=== What is expected ===
Using the listing below, please gather every line containing the word "Blender".

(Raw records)
--- START ---

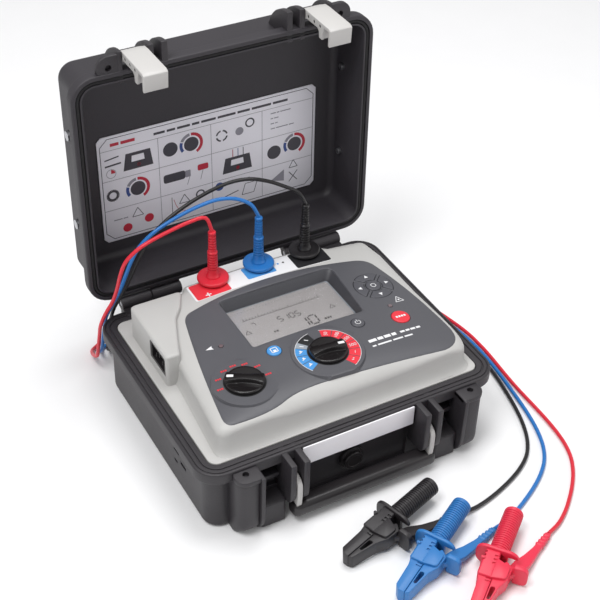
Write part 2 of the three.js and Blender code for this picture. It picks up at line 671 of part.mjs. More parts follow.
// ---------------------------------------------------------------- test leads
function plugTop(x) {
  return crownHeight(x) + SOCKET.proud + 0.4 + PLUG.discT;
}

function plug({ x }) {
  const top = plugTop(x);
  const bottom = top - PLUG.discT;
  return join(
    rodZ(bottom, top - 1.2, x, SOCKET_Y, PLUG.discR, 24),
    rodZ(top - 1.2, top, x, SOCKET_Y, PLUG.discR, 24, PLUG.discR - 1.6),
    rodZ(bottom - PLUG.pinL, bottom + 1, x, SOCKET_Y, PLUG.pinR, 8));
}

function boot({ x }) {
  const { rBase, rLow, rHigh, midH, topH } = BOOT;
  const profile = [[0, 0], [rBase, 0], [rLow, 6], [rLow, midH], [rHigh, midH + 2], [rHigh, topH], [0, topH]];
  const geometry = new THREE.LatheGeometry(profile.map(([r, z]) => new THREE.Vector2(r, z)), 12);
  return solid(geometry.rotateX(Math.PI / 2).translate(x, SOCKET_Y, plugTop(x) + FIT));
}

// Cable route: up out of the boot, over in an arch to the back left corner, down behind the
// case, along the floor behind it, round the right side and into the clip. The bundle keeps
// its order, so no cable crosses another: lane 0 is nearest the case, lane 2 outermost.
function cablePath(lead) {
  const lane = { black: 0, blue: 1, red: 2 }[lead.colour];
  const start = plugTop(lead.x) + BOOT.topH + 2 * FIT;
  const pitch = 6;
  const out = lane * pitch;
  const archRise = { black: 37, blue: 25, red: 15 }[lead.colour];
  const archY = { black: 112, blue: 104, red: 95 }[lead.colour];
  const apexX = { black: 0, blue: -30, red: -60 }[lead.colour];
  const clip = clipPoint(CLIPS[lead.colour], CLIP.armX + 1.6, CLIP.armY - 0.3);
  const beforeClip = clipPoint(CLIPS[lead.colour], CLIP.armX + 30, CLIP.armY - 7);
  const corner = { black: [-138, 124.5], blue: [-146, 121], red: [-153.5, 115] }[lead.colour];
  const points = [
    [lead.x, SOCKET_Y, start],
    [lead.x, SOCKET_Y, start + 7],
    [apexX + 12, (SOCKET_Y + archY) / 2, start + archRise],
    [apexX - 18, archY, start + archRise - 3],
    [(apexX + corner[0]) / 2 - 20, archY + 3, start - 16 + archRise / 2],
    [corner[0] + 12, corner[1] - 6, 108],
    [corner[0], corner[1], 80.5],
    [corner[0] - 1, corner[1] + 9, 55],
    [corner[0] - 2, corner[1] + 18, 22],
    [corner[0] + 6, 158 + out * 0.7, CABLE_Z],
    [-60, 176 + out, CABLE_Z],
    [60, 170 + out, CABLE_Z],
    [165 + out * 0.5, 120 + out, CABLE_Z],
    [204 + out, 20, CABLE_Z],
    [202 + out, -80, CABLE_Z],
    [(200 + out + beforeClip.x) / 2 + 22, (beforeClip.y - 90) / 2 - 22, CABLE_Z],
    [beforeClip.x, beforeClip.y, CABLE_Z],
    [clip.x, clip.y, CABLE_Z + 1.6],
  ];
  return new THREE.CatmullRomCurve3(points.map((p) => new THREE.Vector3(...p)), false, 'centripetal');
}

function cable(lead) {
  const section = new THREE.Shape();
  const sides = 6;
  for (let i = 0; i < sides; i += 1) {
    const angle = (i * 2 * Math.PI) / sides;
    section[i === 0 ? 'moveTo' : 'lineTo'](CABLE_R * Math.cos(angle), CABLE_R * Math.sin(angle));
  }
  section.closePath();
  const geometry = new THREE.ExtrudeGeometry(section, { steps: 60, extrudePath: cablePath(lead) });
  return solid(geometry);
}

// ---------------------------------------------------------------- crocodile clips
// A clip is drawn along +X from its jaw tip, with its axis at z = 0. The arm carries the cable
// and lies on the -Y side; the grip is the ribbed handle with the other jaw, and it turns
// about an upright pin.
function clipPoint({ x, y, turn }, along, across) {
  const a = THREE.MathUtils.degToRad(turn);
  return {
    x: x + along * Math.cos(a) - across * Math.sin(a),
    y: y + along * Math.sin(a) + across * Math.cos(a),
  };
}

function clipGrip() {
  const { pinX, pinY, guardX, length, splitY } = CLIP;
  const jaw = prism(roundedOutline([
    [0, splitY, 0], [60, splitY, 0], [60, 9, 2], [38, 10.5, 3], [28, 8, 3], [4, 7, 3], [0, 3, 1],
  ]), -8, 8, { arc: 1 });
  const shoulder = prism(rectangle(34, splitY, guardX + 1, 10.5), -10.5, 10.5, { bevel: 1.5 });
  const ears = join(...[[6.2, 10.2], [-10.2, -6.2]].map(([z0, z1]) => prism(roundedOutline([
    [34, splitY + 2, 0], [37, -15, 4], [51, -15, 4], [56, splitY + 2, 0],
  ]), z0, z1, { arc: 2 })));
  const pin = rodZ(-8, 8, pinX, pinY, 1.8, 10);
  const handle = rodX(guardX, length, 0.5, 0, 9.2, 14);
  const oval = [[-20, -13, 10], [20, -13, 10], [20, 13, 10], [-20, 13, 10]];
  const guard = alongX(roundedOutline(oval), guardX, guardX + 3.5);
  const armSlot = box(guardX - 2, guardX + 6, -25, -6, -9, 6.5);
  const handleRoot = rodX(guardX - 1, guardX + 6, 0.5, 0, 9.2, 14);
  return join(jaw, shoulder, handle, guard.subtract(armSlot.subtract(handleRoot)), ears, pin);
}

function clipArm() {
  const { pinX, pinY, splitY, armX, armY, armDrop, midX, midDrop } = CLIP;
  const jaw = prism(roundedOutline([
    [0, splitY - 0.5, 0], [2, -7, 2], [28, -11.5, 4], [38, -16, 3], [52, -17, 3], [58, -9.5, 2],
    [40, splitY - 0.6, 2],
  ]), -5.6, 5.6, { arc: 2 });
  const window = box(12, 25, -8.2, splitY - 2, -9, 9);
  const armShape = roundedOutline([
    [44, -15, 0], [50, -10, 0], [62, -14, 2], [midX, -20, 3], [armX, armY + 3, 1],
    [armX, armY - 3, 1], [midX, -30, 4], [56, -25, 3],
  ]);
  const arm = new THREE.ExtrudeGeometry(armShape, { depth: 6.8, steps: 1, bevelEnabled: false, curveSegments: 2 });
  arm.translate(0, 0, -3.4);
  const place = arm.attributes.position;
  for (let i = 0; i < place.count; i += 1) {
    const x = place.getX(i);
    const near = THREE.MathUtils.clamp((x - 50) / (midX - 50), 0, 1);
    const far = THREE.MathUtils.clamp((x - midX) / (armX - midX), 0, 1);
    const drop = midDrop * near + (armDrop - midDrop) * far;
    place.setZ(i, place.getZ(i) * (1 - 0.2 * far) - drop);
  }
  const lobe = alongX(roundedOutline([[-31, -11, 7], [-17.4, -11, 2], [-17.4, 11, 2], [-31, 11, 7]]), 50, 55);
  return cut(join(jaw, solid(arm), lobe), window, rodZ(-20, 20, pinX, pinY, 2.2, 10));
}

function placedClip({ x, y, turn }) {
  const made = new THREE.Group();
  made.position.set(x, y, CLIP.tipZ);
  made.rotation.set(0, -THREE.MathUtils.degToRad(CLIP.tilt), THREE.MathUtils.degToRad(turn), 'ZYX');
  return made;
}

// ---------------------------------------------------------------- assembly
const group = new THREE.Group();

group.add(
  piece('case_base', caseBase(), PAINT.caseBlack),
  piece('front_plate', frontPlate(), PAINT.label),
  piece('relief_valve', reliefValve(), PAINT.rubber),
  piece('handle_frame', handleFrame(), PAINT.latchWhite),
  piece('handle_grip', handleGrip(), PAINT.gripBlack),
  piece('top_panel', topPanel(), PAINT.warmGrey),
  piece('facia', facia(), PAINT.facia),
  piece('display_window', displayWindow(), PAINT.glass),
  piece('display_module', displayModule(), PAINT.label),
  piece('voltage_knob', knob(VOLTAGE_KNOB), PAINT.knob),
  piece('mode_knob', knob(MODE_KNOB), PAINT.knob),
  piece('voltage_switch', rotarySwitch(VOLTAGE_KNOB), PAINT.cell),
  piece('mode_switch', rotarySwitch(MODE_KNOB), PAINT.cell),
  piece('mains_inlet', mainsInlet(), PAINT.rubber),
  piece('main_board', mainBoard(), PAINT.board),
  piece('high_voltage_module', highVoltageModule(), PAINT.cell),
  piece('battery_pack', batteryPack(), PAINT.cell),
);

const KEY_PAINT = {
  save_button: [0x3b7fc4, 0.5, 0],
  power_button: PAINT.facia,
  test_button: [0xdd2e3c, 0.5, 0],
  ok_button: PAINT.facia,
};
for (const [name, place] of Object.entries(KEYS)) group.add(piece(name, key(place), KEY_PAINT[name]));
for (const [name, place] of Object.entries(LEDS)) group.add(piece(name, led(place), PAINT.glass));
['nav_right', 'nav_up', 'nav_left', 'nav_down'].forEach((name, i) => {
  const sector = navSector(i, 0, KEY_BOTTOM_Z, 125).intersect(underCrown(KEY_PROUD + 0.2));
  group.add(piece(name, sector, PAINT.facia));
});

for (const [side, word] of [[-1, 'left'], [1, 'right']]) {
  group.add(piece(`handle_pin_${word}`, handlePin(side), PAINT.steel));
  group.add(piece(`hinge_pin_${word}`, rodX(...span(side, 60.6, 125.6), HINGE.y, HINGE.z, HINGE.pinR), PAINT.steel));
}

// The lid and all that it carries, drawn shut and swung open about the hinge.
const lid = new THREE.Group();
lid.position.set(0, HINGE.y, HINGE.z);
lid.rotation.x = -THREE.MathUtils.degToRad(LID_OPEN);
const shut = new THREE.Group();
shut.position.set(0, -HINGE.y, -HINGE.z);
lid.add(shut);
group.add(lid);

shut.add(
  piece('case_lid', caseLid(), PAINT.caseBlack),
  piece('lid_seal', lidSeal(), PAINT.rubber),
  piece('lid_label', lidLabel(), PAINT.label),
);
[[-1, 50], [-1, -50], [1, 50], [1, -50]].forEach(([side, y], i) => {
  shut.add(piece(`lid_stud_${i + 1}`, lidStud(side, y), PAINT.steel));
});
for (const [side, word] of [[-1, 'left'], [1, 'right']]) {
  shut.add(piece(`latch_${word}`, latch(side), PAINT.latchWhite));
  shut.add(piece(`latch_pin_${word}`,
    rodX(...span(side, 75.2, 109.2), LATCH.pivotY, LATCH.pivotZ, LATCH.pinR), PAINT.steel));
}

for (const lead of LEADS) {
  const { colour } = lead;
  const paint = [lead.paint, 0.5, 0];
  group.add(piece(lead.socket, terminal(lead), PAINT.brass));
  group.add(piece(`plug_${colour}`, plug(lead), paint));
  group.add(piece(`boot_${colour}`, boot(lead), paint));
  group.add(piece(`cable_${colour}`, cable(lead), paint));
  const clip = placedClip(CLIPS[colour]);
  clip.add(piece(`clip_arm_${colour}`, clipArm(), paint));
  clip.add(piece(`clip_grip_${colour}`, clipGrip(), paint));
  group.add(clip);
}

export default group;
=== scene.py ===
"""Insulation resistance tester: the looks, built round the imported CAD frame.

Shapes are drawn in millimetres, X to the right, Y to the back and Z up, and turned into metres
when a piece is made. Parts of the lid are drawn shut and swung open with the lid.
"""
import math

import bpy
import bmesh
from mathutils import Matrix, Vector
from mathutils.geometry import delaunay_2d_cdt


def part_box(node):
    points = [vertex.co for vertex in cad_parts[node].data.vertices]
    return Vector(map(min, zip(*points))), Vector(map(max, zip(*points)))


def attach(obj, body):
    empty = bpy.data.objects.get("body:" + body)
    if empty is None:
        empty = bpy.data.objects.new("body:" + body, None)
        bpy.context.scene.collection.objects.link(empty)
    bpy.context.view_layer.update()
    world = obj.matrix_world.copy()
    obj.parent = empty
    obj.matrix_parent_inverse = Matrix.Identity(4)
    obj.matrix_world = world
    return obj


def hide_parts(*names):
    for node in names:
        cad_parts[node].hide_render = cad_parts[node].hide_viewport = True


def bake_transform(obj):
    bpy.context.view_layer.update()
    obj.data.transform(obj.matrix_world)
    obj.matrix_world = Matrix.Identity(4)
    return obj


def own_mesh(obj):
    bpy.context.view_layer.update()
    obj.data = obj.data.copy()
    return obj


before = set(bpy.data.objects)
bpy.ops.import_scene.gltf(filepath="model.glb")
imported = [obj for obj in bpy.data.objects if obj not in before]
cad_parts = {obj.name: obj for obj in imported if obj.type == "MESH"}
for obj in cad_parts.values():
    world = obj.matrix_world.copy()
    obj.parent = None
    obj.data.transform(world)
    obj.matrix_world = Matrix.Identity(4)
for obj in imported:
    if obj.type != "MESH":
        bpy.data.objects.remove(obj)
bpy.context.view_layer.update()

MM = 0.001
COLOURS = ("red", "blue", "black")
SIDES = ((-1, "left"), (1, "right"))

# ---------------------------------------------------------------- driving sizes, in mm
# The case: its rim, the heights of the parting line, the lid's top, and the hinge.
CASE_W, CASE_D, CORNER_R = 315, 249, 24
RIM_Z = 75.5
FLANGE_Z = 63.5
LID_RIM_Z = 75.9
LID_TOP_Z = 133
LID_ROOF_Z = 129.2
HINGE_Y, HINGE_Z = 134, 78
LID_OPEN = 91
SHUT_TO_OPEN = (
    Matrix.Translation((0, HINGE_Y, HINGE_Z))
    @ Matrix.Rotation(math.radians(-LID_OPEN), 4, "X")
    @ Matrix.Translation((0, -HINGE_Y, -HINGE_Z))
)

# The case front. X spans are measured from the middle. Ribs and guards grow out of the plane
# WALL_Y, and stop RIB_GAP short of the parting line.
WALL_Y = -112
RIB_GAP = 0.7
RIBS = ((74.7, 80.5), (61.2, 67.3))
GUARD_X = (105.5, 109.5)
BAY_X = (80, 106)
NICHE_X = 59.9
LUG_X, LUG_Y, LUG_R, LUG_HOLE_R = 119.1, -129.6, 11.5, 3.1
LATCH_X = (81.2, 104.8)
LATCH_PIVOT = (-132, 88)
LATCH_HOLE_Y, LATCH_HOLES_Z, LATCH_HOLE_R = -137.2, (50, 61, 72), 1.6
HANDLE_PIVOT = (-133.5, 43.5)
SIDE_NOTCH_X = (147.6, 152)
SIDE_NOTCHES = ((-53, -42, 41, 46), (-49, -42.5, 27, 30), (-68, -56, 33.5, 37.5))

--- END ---
--- START ---

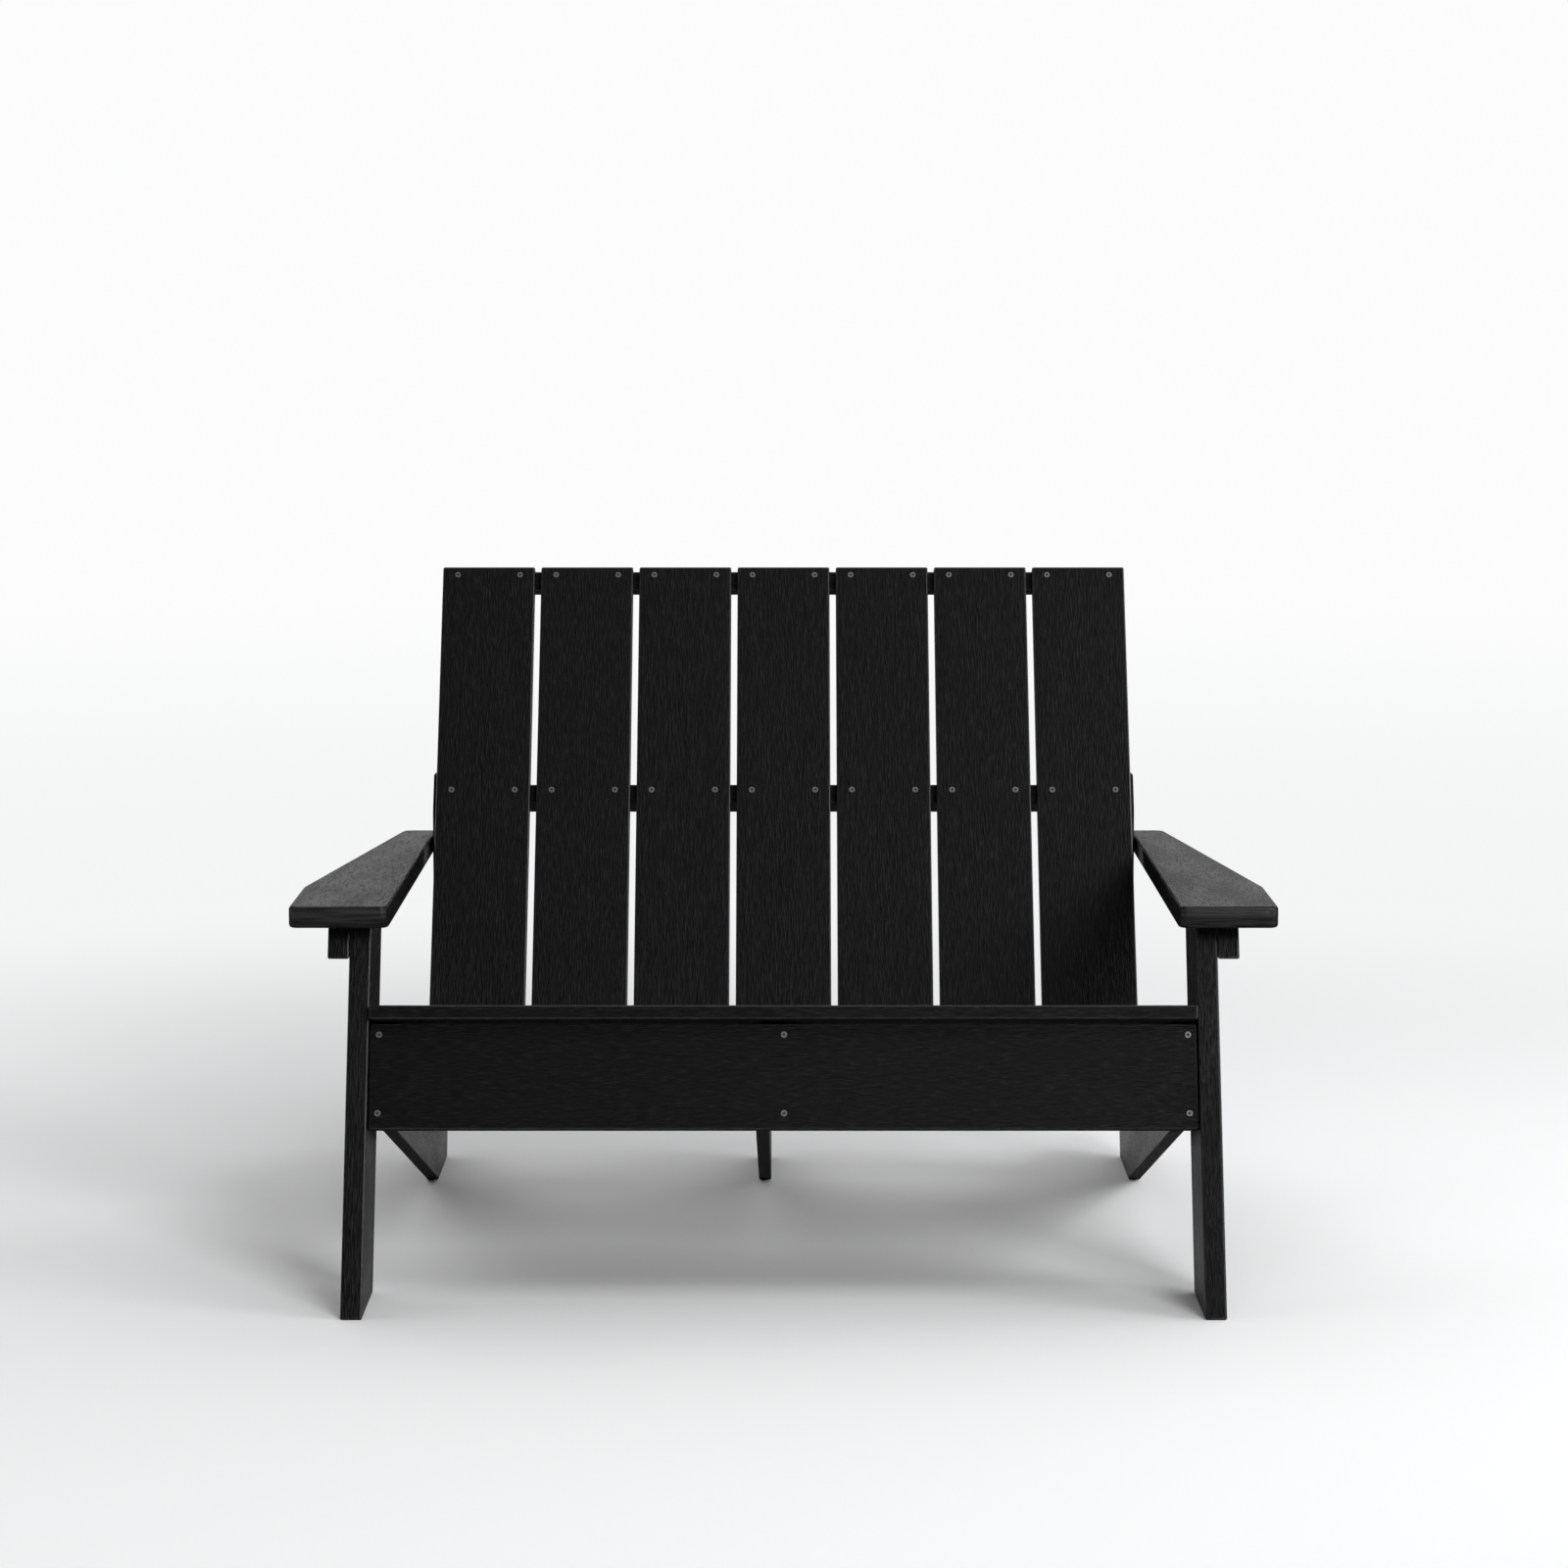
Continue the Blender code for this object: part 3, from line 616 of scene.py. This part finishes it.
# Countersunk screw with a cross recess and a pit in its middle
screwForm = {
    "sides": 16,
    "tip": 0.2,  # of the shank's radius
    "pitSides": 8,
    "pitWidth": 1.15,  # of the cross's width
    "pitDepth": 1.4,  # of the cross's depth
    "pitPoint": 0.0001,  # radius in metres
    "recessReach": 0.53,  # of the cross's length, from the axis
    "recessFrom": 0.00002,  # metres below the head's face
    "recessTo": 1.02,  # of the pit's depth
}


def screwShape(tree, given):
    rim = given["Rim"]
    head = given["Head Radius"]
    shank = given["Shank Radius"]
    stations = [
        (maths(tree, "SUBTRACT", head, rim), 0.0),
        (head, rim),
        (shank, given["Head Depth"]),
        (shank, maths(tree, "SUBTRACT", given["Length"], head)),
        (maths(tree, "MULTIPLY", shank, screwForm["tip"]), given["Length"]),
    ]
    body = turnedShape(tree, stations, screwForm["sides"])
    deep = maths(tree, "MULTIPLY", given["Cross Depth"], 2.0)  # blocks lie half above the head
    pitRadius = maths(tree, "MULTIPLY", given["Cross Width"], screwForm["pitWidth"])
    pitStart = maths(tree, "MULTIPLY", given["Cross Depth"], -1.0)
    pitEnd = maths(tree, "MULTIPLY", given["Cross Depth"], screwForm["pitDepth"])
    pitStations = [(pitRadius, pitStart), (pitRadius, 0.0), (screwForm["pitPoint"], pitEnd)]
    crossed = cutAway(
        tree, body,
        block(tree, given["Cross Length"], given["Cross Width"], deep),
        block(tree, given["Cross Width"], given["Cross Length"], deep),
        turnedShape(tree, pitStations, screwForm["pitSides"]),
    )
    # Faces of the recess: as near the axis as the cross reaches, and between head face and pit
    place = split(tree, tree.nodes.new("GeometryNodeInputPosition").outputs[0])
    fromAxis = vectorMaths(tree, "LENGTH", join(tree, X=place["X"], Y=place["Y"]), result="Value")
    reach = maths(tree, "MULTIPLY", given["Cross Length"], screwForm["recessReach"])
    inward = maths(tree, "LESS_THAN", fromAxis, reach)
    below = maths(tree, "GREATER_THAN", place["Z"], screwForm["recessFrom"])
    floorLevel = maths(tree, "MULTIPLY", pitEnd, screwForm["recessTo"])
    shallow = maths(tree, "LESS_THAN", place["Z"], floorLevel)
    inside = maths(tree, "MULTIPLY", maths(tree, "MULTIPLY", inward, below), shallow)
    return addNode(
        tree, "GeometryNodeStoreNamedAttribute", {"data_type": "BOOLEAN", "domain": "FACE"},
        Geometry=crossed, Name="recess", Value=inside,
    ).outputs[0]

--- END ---

=== Problem solution ===
Write part 2 of the three.js and Blender code for this picture. It picks up at line 671 of part.mjs. More parts follow.
Continue the Blender code for this object: part 3, from line 616 of scene.py. This part finishes it.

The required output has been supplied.